My unfortunate habit has been to watch an episode a night, in bed, and before lights out. Not smart. The story taps into our deepest, most atavistic fears. At times I have slipped under the covers and closed my eyes because I didn’t want to see the unfolding scene. And yet, night after night I kept watching, every episode of three seasons, and I am not sorry. It was thrilling and deeply moving and profoundly disturbing.
“The Tunnel,” which you can find at www.pbs.org, is the story of various lone wolf terrorists or terrorist groups that are connected to one another and the police through their activities in and around the Chunnel (the Channel Tunnel), which runs from Folkestone, Kent, in Great Britain, to Calais, France.

Really, it is a brilliant concept. The Chunnel, in real life, has been a dream ever since the first Neanderthal stood on the shores of what is now England 400,000 years ago and wondered how to get to the Champs Elysee. Then the only option was a land bridge in the North Sea. Now there are ferries that ply the notoriously rough waters, costing about $65 for a one-way trip that takes 90 minutes.
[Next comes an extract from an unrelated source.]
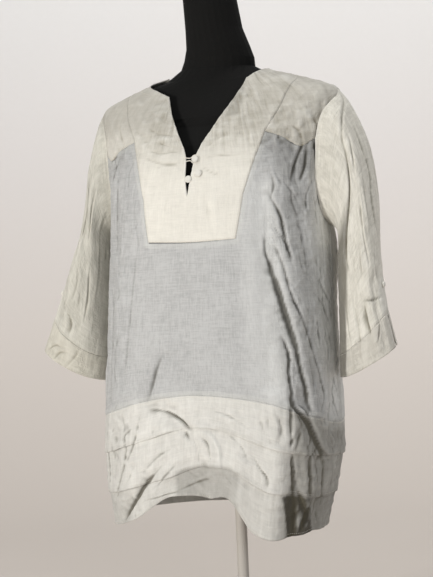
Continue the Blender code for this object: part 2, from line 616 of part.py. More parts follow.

Then, in 1994, the Chunnel was completed — actually three tunnels that carry people and cars and trains across the water in 35 minutes. The third tunnel, which is the service/escape tunnel, is the really creepy one. You’ll see.
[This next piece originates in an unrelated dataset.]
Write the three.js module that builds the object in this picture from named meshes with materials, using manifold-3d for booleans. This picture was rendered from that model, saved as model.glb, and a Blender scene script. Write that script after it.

The series features a bilingual cast headed by Clemence Poesy and Stephen Dillane as French and English detectives, respectively, who come together as partners, and eventually as loving friends. They work on crimes that occur in and around the Chunnel. You wouldn’t think it was necessarily a high-crime location, a tunnel under the sea between two countries, but stay tuned. The very first crime sets the tone with an unexpected and distinctly ghastly plot turn.
No one ever called me a spoiler, so I won’t say who dunnit or how, but you will not lose interest, even when the dialogue bounces between English and French.
This is not a cheap thriller. It is an expensive thriller, and brilliantly acted. Dillane and Poesy draw from deep wells of emotion, finding nuance and conflict in their characters. Elise Wassermann, the detective played by Poesy, has extraordinary powers of perception and memory, probably because she is locked up emotionally, constrained by an autistic-like personality disorder. The back stories of the characters are intelligently drawn, well worth following even without the mile-a-minute plot turns.
This is a gory and violent show. Be warned, but don’t let it put you off unless you really insist on seeing your characters all in one piece all the time.
When you watch this and then you watch an American crime drama, like — name your choice of mediocre show — the quality of “The Tunnel” is striking. All the characters walk into the story as real human beings with complex personal lives that have to be reconciled with the demands of law enforcement.
The concept of the series, borrowed from a Swedish and Norwegian series called “The Bridge,” puts us in the middle space, the tunnel between two landmasses, and the underwater escape from one country to another. So, too, the characters are in a middle ground. We follow them through births and deaths and violent encounters. We see them change. It’s a series that allows people we care about to die in awful ways. Everyone in the story emerges from the tunnel different from how they went in.
In general, I don’t like violent movies or TV. But once in a while, something comes along for which I make an exception. I loved “Breaking Bad” and “Deadwood” and “The Fall,” I think because the outstanding performances trumped the horror factor.
This series came along at a time when I was seeking distraction from the burdensome news of the day. The weight of politics is a daily drag. When I turned on my television at night, I could enter “The Tunnel” and flee the scene.